Last week's Australia Council shortlisting of organisational funding applications was always going to be bad news. Even for organisations who've made it through to the next round.
The National Association for the Visual Arts (NAVA), of which I am executive director, is one of those organisations. We made the decision not to make a media statement, but when we were inundated with queries from members and colleagues, we knew we had to say something at this difficult time, so we posted a couple of sentences of solidarity on social media.
Because unlike the majority of applicants to the Australia Council's Four-Year Funding for Organisations, NAVA is not a presenting organisation. We don't make new work, we're not curators, and we're not a gallery or a venue. We're a national peak body, a sector service organisation with thousands of individual and organisational members, and tens of thousands in our social media community. We support artists to sustain careers, we develop the sector that exists to develop and present their work, and we make sure that the arts voice is heard on national issues that impact on policy affecting artists.

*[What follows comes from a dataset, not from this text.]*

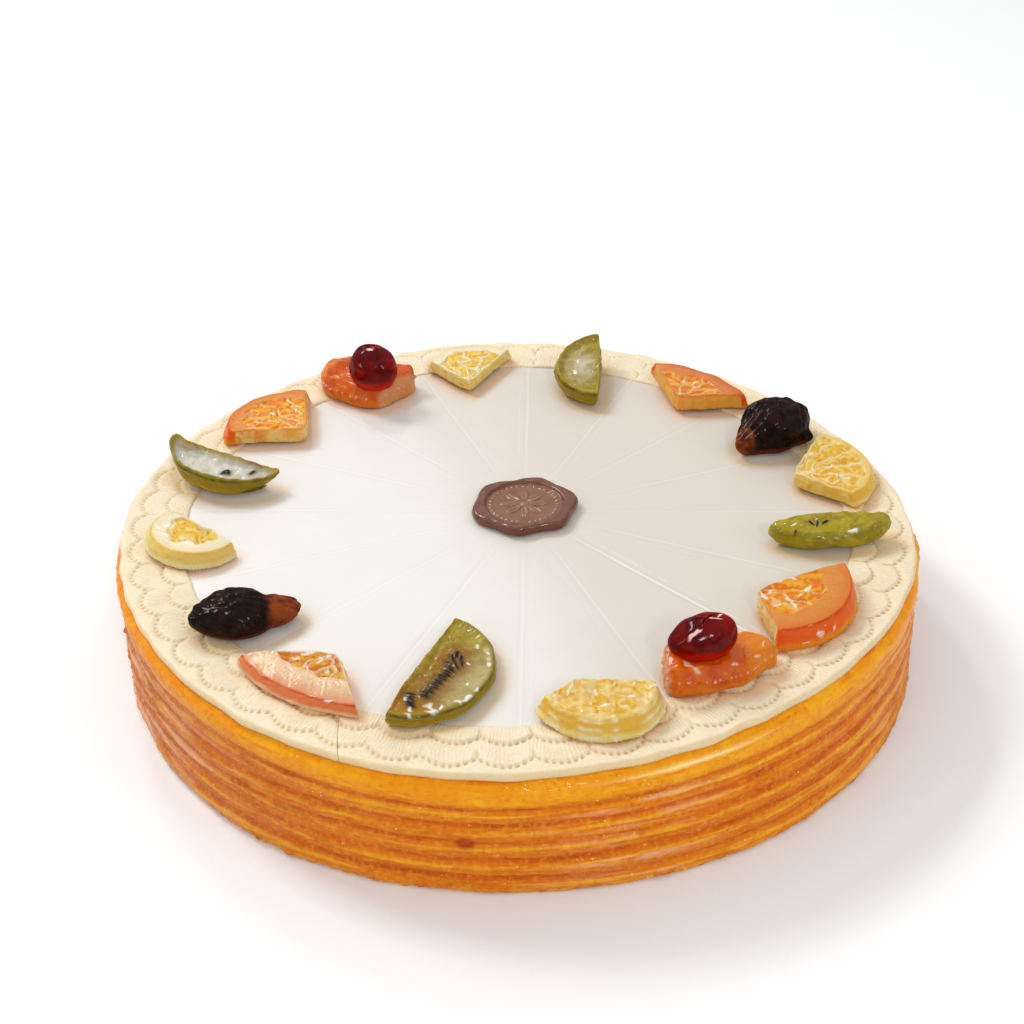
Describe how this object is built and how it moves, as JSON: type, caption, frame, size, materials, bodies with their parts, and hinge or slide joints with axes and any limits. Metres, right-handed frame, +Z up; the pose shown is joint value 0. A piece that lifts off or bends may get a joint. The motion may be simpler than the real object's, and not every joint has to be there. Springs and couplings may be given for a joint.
{
  "type": "marzipan cake",
  "caption": "Round layered cake with a glazed ridged side, white icing inside a crimped marzipan ring, candied fruit portions and a chocolate seal.",
  "frame": {"origin": "on the surface the cake stands on, under the middle of the marzipan ring", "axes": "+Z up, -Y towards the front of the cake, +X to the right"},
  "size_m": [0.264, 0.2647, 0.0636],
  "materials": {
    "glazed_cake": "baked golden brown crust with a thin clear glaze, glossy and ridged",
    "marzipan": "matt cream almond paste, finely ribbed",
    "icing": "smooth white fondant with a soft sheen",
    "chocolate": "milk chocolate, satin",
    "candied_kiwi": "translucent olive green candied fruit, sticky gloss",
    "candied_orange": "translucent amber candied fruit with pale pith, sticky gloss",
    "candied_lemon": "translucent pale yellow candied fruit, sticky gloss",
    "candied_plum": "nearly black wrinkled candied fruit, sticky gloss",
    "candied_melon": "translucent orange candied fruit, sticky gloss",
    "candied_cherry": "dark red candied cherry, high gloss"
  },
  "bodies": {
    "root": {"cake_body": "glazed_cake", "marzipan_ring": "marzipan", "icing": "icing", "chocolate_seal": "chocolate", "kiwi_front": "candied_kiwi", "kiwi_back": "candied_kiwi", "kiwi_right": "candied_kiwi", "kiwi_left": "candied_kiwi", "orange_front": "candied_orange", "orange_right": "candied_orange", "orange_back": "candied_orange", "orange_left": "candied_orange", "lemon_front": "candied_lemon", "lemon_left": "candied_lemon", "lemon_right": "candied_lemon", "lemon_back": "candied_lemon", "plum_left": "candied_plum", "plum_back": "candied_plum", "fruit_block_front": "candied_melon", "cherry_front": "candied_cherry", "fruit_block_back": "candied_melon", "cherry_back": "candied_cherry"}
  },
  "joints": []
}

We might be through to the next round, but our chances of success aren't great when the peers who make those funding decisions are weighing our work against the work of the nation's most impressive artists and arts organisations. After all, we too want those artists to succeed. And as we look around the country and start to get a sense of which of our fellow organisations weren't shortlisted, it's not good news for sector development across all of Australia.
The work of Australian Plays is critical to the future of the performing arts sector, but they have missed out on being shortlisted; also critical is Playwriting Australia, who are currently under review. Ausdance National's record of achievement is extraordinary, but they have recently announced their closure. Overland is one of Australia's leading critical voices, and they too have missed out.
Many others have let their communities know whether they've been successful in getting past the EOI stage, and many more are keeping the outcome quiet, given the impacts on artists, audiences and staff. And while in a competitive funding process nobody is truly 'defunded', what's lost is a comprehensive understanding of what the Australian arts sector needs most right now.